The first question was what data type to pick to model the bitemporal fields. SQLite offers no dedicated time types, so up to now I have modelled them as strings with a fixed format. This was fine as the dates only had to be stored and no computation was done in SQL. But this was about to change as bitemporal queries often compare time values. If I stick to strings this technically works as my data format allows that the lexicographic ordering of timestamp strings equals the chronological ordering of the represented dates. But it is rather inefficient as the worst-case number of character comparisons of timestamp strings is 26 in my case. However, a timestamp can be encoded in as few as 12 bytes at the same information content, using a Java Instant which internally is a long for the epoch seconds and an int for fractional nanoseconds.
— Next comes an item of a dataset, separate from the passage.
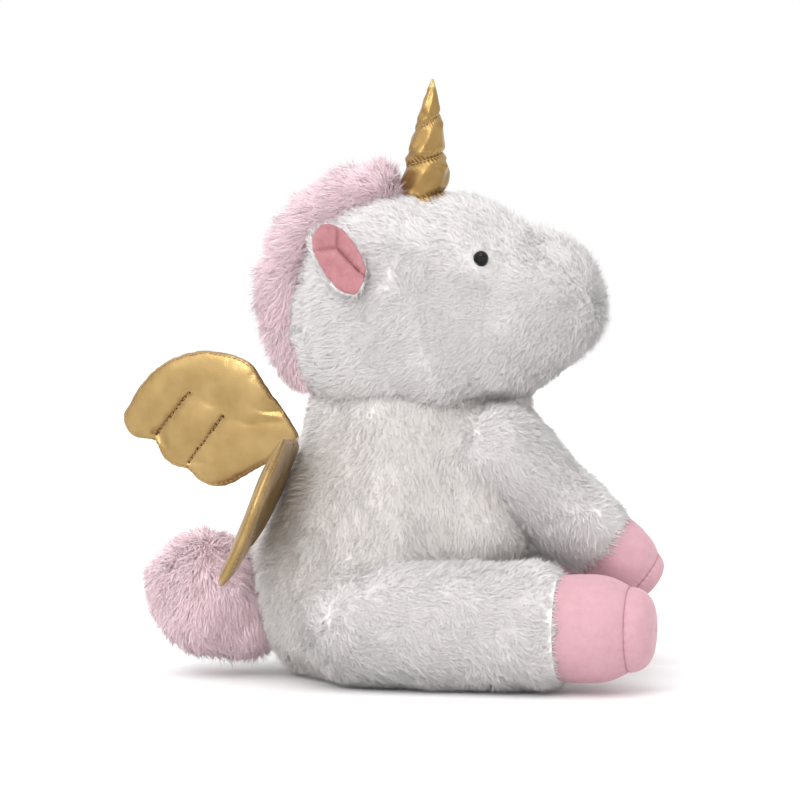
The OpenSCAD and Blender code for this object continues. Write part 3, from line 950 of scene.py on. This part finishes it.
def wing_stitches(flat, surface, edge, row, w):
    """Topstitching inside the edge on both faces, and the feather rows. w points out of the upper face."""
    cage = surface[:len(flat)]
    inwards = unit(cage.mean(axis=0) - cage[edge]) * 1.3
    threads = []
    for face in (-1, 1):
        line = surface[nearest(cage[edge] + inwards + w * face * 1.4, surface)]
        for _ in range(2):
            line = line * 0.5 + (np.roll(line, 1, 0) + np.roll(line, -1, 0)) * 0.25
        threads += dashes(np.concatenate([line, line[:1]]), w * face * 0.12)
    for a, b in FEATHER_SEAMS:
        a, b = np.array(a) * WING_SCALE, np.array(b) * WING_SCALE
        line = [i for i in row if segment_distance(flat[i:i + 1, :2], a, b)[0] < 0.3]
        line.sort(key=lambda i: (flat[i, :2] - a) @ (b - a))
        for lift in (-0.28, 0.28):
            threads += dashes(cage[line], w * lift)
    return threads


def make_wing(side, points, filled, tris, edge, row):
    """One wing in its place. The filled points lie along, across and out of the wing from its root."""
    at, v = JOINT_AT[f"wing_{side}_flap"], unit(JOINT_AXIS[f"wing_{side}_flap"])
    u = node_points(f"wing_padding_{side}").mean(axis=0) - at
    u = unit(u - (u @ v) * v)
    w = np.cross(u, v)
    x, y, z = filled.T
    z = z + 1.4 * noise(filled * [1, 1, 0], 45, 4) * np.clip(x / 40, 0, 1)
    twist = TIP_TWIST[side] * np.clip(x / 85, 0, 1)
    local = np.stack([x, y * np.cos(twist) - z * np.sin(twist), y * np.sin(twist) + z * np.cos(twist)], 1)
    place = at + SETTLE[side] + local @ np.stack([u, v, w])
    wing = mesh_object(f"wing_gold_{side}", place, tris, materials=[GOLD])
    smoother = wing.modifiers.new("smooth", "SUBSURF")
    smoother.levels = smoother.render_levels = 1
    apply_modifiers(wing)
    parts = [f"wing_{part}_{side}" for part in ("outer", "inner", "padding")]
    declare(wing, f"wing_{side}", parts)
    stitches(f"wing_thread_{side}", f"wing_{side}", f"wing_stitching_{side}", GOLD_THREAD,
             wing_stitches(points, mesh_points(wing.data), edge, row, w), 0.26)


def make_wings():
    points, tris, edge, row = wing_mesh()
    root = np.flatnonzero(points[:, 0] < 5)
    filled = inflate(points, tris, np.concatenate([row, root]), 3.0)
    filled = points + np.clip(filled - points, -PUFF_LIMIT, PUFF_LIMIT)
    for side in SIDES:
        make_wing(side, points, filled, tris, edge, row)


make_wings()

# ---------------------------------------------------------------- ears

EAR_LEN, EAR_MID = 37, 2.0


def ear_frame(side):
    """Base point, and the directions across, along and out of the ear."""
    back = node_points(f"ear_back_{side}").mean(axis=0)
    out = unit(node_points(f"ear_lining_{side}").mean(axis=0) - back)
    base = JOINT_AT[f"ear_{side}_fold"]
    across = unit(JOINT_AXIS[f"ear_{side}_fold"])
    along = unit(np.cross(out, across))
    if (back - base) @ along < 0:
        along = -along
    across = np.cross(along, out) * (1 if side == "right" else -1)
    return base, np.stack([across, along, out])


EAR_HALF = [(0, 0.6), (0.08, 5.2), (0.2, 8.4), (0.4, 9.9), (0.6, 9.8), (0.78, 8.9), (0.9, 6.8), (0.97, 4),
            (1, 0.6)]    # half the ear's width by the share of its length
EAR_FOLD = np.array([3.8, 23.5])
EAR_CREASES = [(EAR_FOLD, np.array(end)) for end in ((10.0, 34.0), (7.0, 8.5), (-8.0, 28.5))]
EAR_DEPTHS = 1.5, 2.2, 1.3
PAD_Z = -2.6             # the furry back pad's middle lies this far behind the lining


def ear_half_width(t):
    return np.interp(t, *zip(*EAR_HALF))


def ear_height(x, y):
    """The lining's relief: a shallow cup with three creases that meet, one flap over its neighbour."""
    p = np.stack([x, y], -1)
    t = np.clip(y / EAR_LEN, 0, 1)
    half = np.maximum(ear_half_width(t), 0.5)
    edge = np.clip(1 - ((x - EAR_MID) / half) ** 2, 0, 1)
    cup = 4.2 - 2.0 * edge * np.sin(math.pi * t)
    valley = np.max([depth * np.exp(-(segment_distance(p, a, b) / 0.9) ** 1.3)
                     for depth, (a, b) in zip(EAR_DEPTHS, EAR_CREASES)], axis=0)
    a, b = EAR_CREASES[1]
    way = unit(b - a)
    off = (p - a) @ np.array([way[1], -way[0]])
    flap = np.where((off < 0) & (y < EAR_FOLD[1]), 1.3 * np.exp(off / 5), 0)
    swell = 0.9 * np.clip(np.min([segment_distance(p, a, b) for a, b in EAR_CREASES], axis=0) / 5, 0, 1)
    return cup - valley + flap + swell * edge


def rim_strip(half, rows, columns):
    """Closes the front and back grids with a strip round their shared border."""
    stride = columns + 1
    border = [j for j in range(columns)] + [i * stride + columns for i in range(rows)]
    border += [rows * stride + j for j in range(columns, 0, -1)] + [i * stride for i in range(rows, 0, -1)]
    strip = []
    for a, b in zip(border, border[1:] + border[:1]):
        strip += [(a, a + half, b + half), (a, b + half, b)]
    return np.array(strip)


def make_ear(side, rows=90, columns=60):
    base, axes = ear_frame(side)
    points = []
    for i in range(rows + 1):
        t = i / rows
        half = float(ear_half_width(t))
        middle = EAR_MID * math.sin(math.pi * min(t * 1.6, 0.5))
        points.extend((middle + half * (2 * j / columns - 1), t * EAR_LEN) for j in range(columns + 1))
    points = np.array(points)
    front = np.column_stack([points, ear_height(points[:, 0], points[:, 1])])
    back = np.column_stack([points, np.full(len(points), -1.0)])
    rim = np.abs(np.tile(np.arange(columns + 1), rows + 1) * 2 / columns - 1)
    front[:, 2] -= 2.2 * np.clip((rim - 0.8) / 0.2, 0, 1) ** 2
    tris = []
    stride = columns + 1
    for i in range(rows):
        for j in range(columns):
            a = i * stride + j
            tris += [(a, a + 1, a + stride + 1), (a, a + stride + 1, a + stride)]
    tris = np.array(tris)
    shell = np.concatenate([front, back])
    faces = np.concatenate([tris, tris[:, ::-1] + len(front), rim_strip(len(front), rows, columns)])
    if side == "left":
        faces = faces[:, ::-1]
    lining = mesh_object(f"ear_velour_{side}", base + shell @ axes, faces, materials=[EAR_VELOUR])
    declare(lining, f"ear_{side}", [f"ear_lining_{side}"])

    def pad(p):
        q = (p - base) @ axes.T
        return ball(q, (EAR_MID - 0.5, EAR_LEN / 2 - 0.5, PAD_Z), 1, (10.6, EAR_LEN / 2, 2.4))

    def rim_only(p):
        q = (p - base) @ axes.T
        inside = np.abs(q[:, 0] - EAR_MID) < ear_half_width(np.clip(q[:, 1] / EAR_LEN, 0, 1)) - 1.5
        return ~((q[:, 2] > PAD_Z) & inside)

    make_fur(f"ear_{side}", f"ear_{side}", [f"ear_back_{side}"], pad,
             base + (EAR_MID, EAR_LEN / 2, PAD_Z) @ axes, 40, 7000,
             flow=lambda p, n: np.tile(axes[1], (len(p), 1)) + 0.5 * n, rings=40, sectors=60, pole=axes[1],
             keep=rim_only, fill=0.4, **{**WHITE, "length": 4.5})


for side in SIDES:
    make_ear(side)

# ---------------------------------------------------------------- eyes

for side, (centre, axis) in EYES.items():
    r = EYE_R * 0.78
    dome = [(-3.2, 0.4), (-3.2, EYE_R * 0.7), (-2.4, r), (-1.8, r)]
    turn = np.radians(np.linspace(4, 89.5, 30))
    dome += [(-1.8 + (EYE_R + 0.9) * math.sin(t), r * math.cos(t)) for t in turn]
    tube = closed_tube(turned(dome, centre, axis, 64), len(dome), 64)
    eye = mesh_object(f"eye_gloss_{side}", *tube, materials=[EYE_BLACK])
    declare(eye, "head", [f"eye_{side}"])

# ---------------------------------------------------------------- what stays as the CAD made it

INNER = {
    FIBRE: [f"{part}_stuffing" for part in ("body", "neck", "head")]
           + [f"{limb}_stuffing_{side}" for limb in ("arm", "leg") for side in SIDES],
    POUCH_CLOTH: ["pellet_pouch"],
    WHITE_THREAD: ["closing_seam"],
    WASHER: [f"eye_washer_{side}" for side in SIDES],
}
for material, nodes in INNER.items():
    for node in nodes:
        for slot in frame["nodes"][node].material_slots:
            slot.material = material

# ---------------------------------------------------------------- floor, light and camera

floor_mesh = bpy.data.meshes.new("floor")
floor_mesh.from_pydata([(-3, -3, 0), (3, -3, 0), (3, 3, 0), (-3, 3, 0)], [], [(0, 1, 2, 3)])
floor = bpy.data.objects.new("floor", floor_mesh)
bpy.context.scene.collection.objects.link(floor)
floor_mesh.materials.append(Finish("floor_white", (0.9, 0.9, 0.9), 0.9).material)


WORLD_LIGHT = 1.27


def studio_world():
    """A white tent, dimmer low down in front, that looks plain white behind the object."""
    world = bpy.data.worlds.new("studio")
    bpy.context.scene.world = world
    world.use_nodes = True
    nodes, links = world.node_tree.nodes, world.node_tree.links
    tent = nodes["Background"]
    tent.inputs["Strength"].default_value = WORLD_LIGHT
    place = nodes.new("ShaderNodeTexCoord")
    split = nodes.new("ShaderNodeSeparateXYZ")
    height = nodes.new("ShaderNodeValToRGB")
    height.color_ramp.elements[0].position = 0.45
    height.color_ramp.elements[0].color = (0.71, 0.71, 0.72, 1)
    height.color_ramp.elements[1].position = 0.85
    height.color_ramp.elements[1].color = (1, 1, 1, 1)
    half = nodes.new("ShaderNodeMapRange")
    half.inputs["From Min"].default_value = -1
    plain = nodes.new("ShaderNodeBackground")
    seen = nodes.new("ShaderNodeLightPath")
    mix = nodes.new("ShaderNodeMixShader")
    links.new(place.outputs["Generated"], split.inputs["Vector"])
    links.new(split.outputs["Z"], half.inputs["Value"])
    links.new(half.outputs["Result"], height.inputs["Fac"])
    links.new(height.outputs["Color"], tent.inputs["Color"])
    plain.inputs["Color"].default_value = (1, 1, 1, 1)
    links.new(seen.outputs["Is Camera Ray"], mix.inputs["Fac"])
    links.new(tent.outputs["Background"], mix.inputs[1])
    links.new(plain.outputs["Background"], mix.inputs[2])
    links.new(mix.outputs["Shader"], nodes["World Output"].inputs["Surface"])


studio_world()


def sun(name, way, strength, spread):
    light = bpy.data.lights.new(name, "SUN")
    light.energy, light.angle = strength, math.radians(spread)
    obj = bpy.data.objects.new(name, light)
    obj.rotation_mode = "QUATERNION"
    obj.rotation_quaternion = Vector(way).to_track_quat("-Z", "Y")
    bpy.context.scene.collection.objects.link(obj)


sun("key", (0.35, 0.75, -1.3), 0.9, 50)
sun("fill", (0.8, 0.8, -0.6), 0.45, 60)
sun("sparkle", (0.35, 0.8, -0.55), 0.35, 6)

camera_data = bpy.data.cameras.new("camera")
camera_data.lens = 162
camera = bpy.data.objects.new("camera", camera_data)
bpy.context.scene.collection.objects.link(camera)
CAMERA_DISTANCE, CAMERA_ELEVATION = 1.8, math.radians(3.5)
AIM = Vector((0.0035, 0, 0.1378))
back = Vector((0, -math.cos(CAMERA_ELEVATION), math.sin(CAMERA_ELEVATION)))
camera.location = AIM + back * CAMERA_DISTANCE
camera.rotation_mode = "QUATERNION"
camera.rotation_quaternion = (-back).to_track_quat("-Z", "Y")
bpy.context.scene.camera = camera
bpy.context.scene.view_settings.view_transform = "Standard"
So I evaluated different options and found the SQLite blob datatype which was quite suited to my needs: Comparing blobs was done with memcmp() (see Section 4.1) so embedding the bytes correctly would give me a chronological ordering of the values. Also, it is much more efficient as it only needs 12 "character" comparisons compared to the 26 for string timestamps. I could also write a custom datatype mapping for my Java ORM so I can pass in Instant values and the DB keeps blob values. But it didn't work out for a very simple reason: I could not express the SQL expression "now" to work with my custom date format.
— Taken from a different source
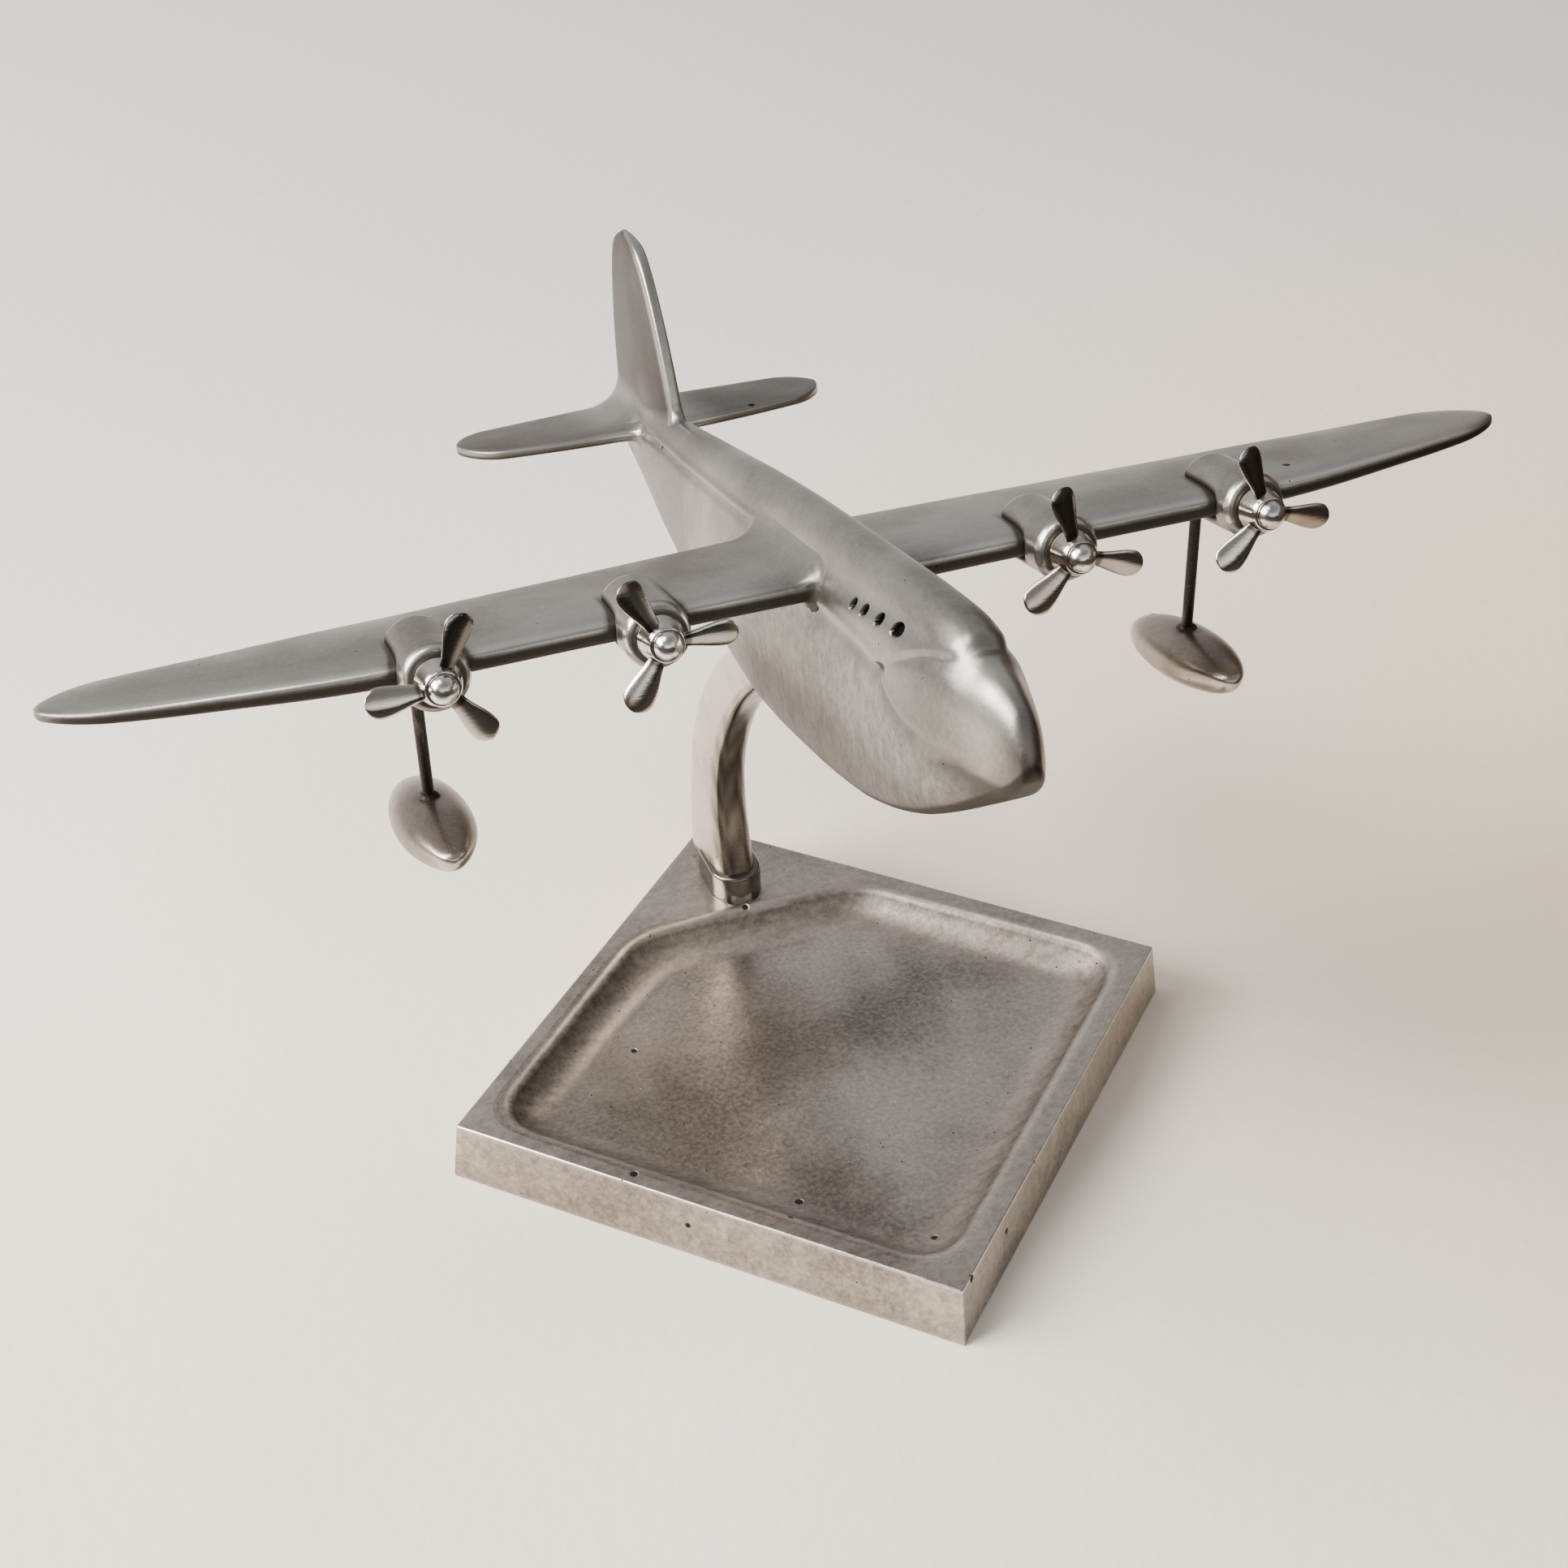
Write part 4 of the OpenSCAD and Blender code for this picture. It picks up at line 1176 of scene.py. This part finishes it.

This was a strong requirement for good user experience: Assume a SQL query is run at time "now", say t to display data to the user. If t can't be expressed in SQL one can easily bind it as parameter into the statement. Now the background synchronisation updates the data, identifies the "live" query from before which still shows the data to the user . To update the UI automatically the SQL query is run again. But the data is fully bitemporal, and the query will be run with the same t. So it will give the same answer as before although "now" has progressed and is now a different value t'. So binding a fix value as "now" is not flexible enough. You could argue that a new query must be built using a more recent value for t. However this would require a tight coupling between the UI and all potential backend tables from which it draws its data and leads to much more complexity. Doing this kind of ping-pong notifications like

Background Sync: "Hey DB, here is the new data"
DB: "Thanks. Hey UI, $table has changed"
UI: "Oh good you mention, I actually use $table. Please run this new query"
DB: "Here is your new data."

is neither supported nor encouraged as the UI knows about what tables it draws its data from and also that it has to update it if a notification arrives. Android Jetpack is all about having only communication from DB to UI and not backward again. So this is not viable.
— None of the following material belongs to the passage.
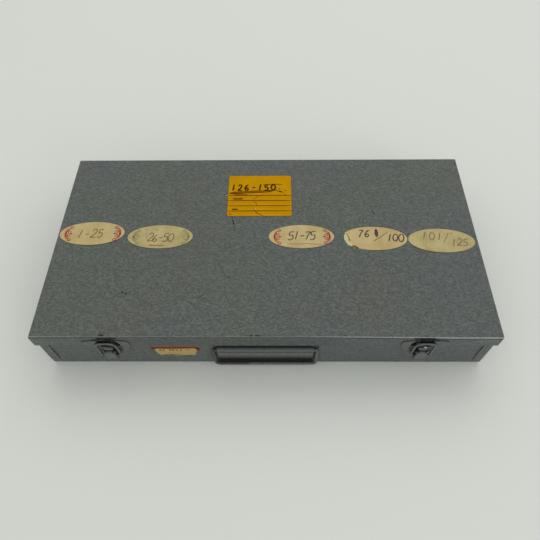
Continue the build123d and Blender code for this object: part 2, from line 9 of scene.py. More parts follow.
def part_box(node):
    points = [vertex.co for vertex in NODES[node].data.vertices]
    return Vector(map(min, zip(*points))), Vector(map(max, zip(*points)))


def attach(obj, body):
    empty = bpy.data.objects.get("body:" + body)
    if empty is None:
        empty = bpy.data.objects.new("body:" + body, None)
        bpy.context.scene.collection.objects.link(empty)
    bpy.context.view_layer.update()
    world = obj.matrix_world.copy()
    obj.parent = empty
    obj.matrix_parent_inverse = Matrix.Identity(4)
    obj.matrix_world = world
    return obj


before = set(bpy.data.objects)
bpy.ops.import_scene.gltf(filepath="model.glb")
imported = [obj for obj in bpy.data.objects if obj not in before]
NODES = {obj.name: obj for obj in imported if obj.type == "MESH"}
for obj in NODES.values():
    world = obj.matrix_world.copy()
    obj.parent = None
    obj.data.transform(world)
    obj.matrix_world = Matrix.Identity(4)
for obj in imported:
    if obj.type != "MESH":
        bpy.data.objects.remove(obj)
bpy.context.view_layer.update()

# The grey steel slide file on its table, closed, as the photograph shows it. Lengths are in metres.

MM = 0.001
LID_LOW, LID_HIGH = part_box("lid")
SIDES = (("left", 1), ("right", -1))

# The camera was fitted to the corners of the lid and the tray in the photograph.
IMAGE_SIDE = 540
FOCAL_PIXELS = 502.75
CAMERA_PLACE = Vector((8.94, -273.2, 414.97)) * MM
CAMERA_YAW = -0.0215
CAMERA_DIP = 0.9866
CAMERA_ROLL = 0.0193
SENSOR_WIDTH = 36.0
NEAREST = 0.01
FARTHEST = 50


def linear(step):
    """One channel from 0 to 255, as the light that it stands for."""
    value = step / 255
    return value / 12.92 if value <= 0.04045 else ((value + 0.055) / 1.055) ** 2.4


def colour(red, green, blue):
    """A shader colour from the three channels of a picture colour."""
    return (linear(red), linear(green), linear(blue), 1.0)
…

Other ways I tried were to use SQLite's datetime('now') which returns a string timestamp and convert it into my blob format. Bad news ahead: There are no functions that might help to convert the string to a blob. There is a feature to bind custom Java functions into the SQLite context but only for API level 30, so not for me. Another idea was to form a "now" value from the number of Julian Days julianday('now') but this yields a real which again I cannot convert into a blob. All was lost. So I used the already mentioned string timestamps as they have all the features I need while being less efficient.

How infinite are you?

Another peculiarity of my code is that now it knows 3 different values for infinity. First there is 'infinity' in the PostgreSQL server code which is a valid time literal there. Since Java doesn't offer a similar literal, PostgreSQL JDBC driver maps this to 9223372036825200000L milliseconds since epoch (see org.postgresql.PGStatement.DATE_POSITIVE_INFINITY). The corresponding timestamp string +292278994.08.16-23:00:00.000000-+0000 is the value the REST API reports to clients and which clients use in their code. However, SQLite doesn't like years beyond 9999 (see Section 5), so the client DB uses 9999-12-31 23:59:59.999999 as its infinity value and they have to be carefully mapped. Luckily my Java ORM allows for custom types to be mapped into SQL by the client (me), see here.

How present are you?

Now everything is nice and we can start querying, can't we? E.g. with this nice query:

select * from Food
where valid_time_start <= datetime('now')
and datetime('now') < valid_time_end
and transaction_time_end = datetime('9999-12-31 23:59:59.999999')

which just selects the Food now as best known. It turns out that this is still not enough. datetime('now') evaluates to 2021-01-23 08:24:44 right now and as you might note it doesn't contain any fractional seconds. Internally SQLite can operate on up to 3 fractional digits (look for "only the first three digits are significant to the result") but won't give them to the user when evaluating this expression. It can also operate in the presence of more digits, but will exercise strong ignorance on them (i.e. doesn't care). Is this a problem? Yes. Consider the case when an update to Food happens and the query above is run as a reaction. If update and query happen in the same second the query will return a state in time before the update happened because fractional digits in the query are cut off, thus the update will occur only later in time. So the user won't see the update having occurred. This is such a common scenario that I could observe it in the very first pilot versions while implementing the feature. So it is unbearable for users and I needed a more present value than SQLite can offer.

Luckily the data itself is full of recent timestamps. For each table the client already has a record in the Updates table which records when the last update on that table happened. Updates itself is equivalent to selecting the latest transaction_time_start value from each table. Such a value is always at least as recent as any update which happened to the data. Originally this table has been useful for server synchronisation and is useful now for telling the time. So the real "now" expression is: (select max(t) from (select datetime('now') as t union select max(last_update) as t from updates)). What an effort!

If you have paid close attention you might now wonder: "You rely on the data to compute 'now'. Why don't you return to the initial blob datatype as now you can express 'now' by just querying Updates?". The answer is: Because the data is bitemporal. It is possible to store data like "In two weeks from now, the Food "Apple" will be gone". The update representing this data happens today, so the latest timestamp I get from Updates is of today. If the query runs again in two weeks without any intermediate updates it will still assert the presence of the "Apple" as 'now' hasn't progressed for two weeks. So we still need a more recent value for 'now' which datetime('now') luckily is just good enough for.

Summary

These are the struggles I encountered while implementing bitemporal data in SQLite. If I had a free wish to improve on this situation, I would like to have a dedicated, efficiently encoded time type in SQLite which allows for precise statements on time. It should be accompanied by functions which leverage the full potential of such a type. As long as this is not the case one has to work around all the implied shortcomings.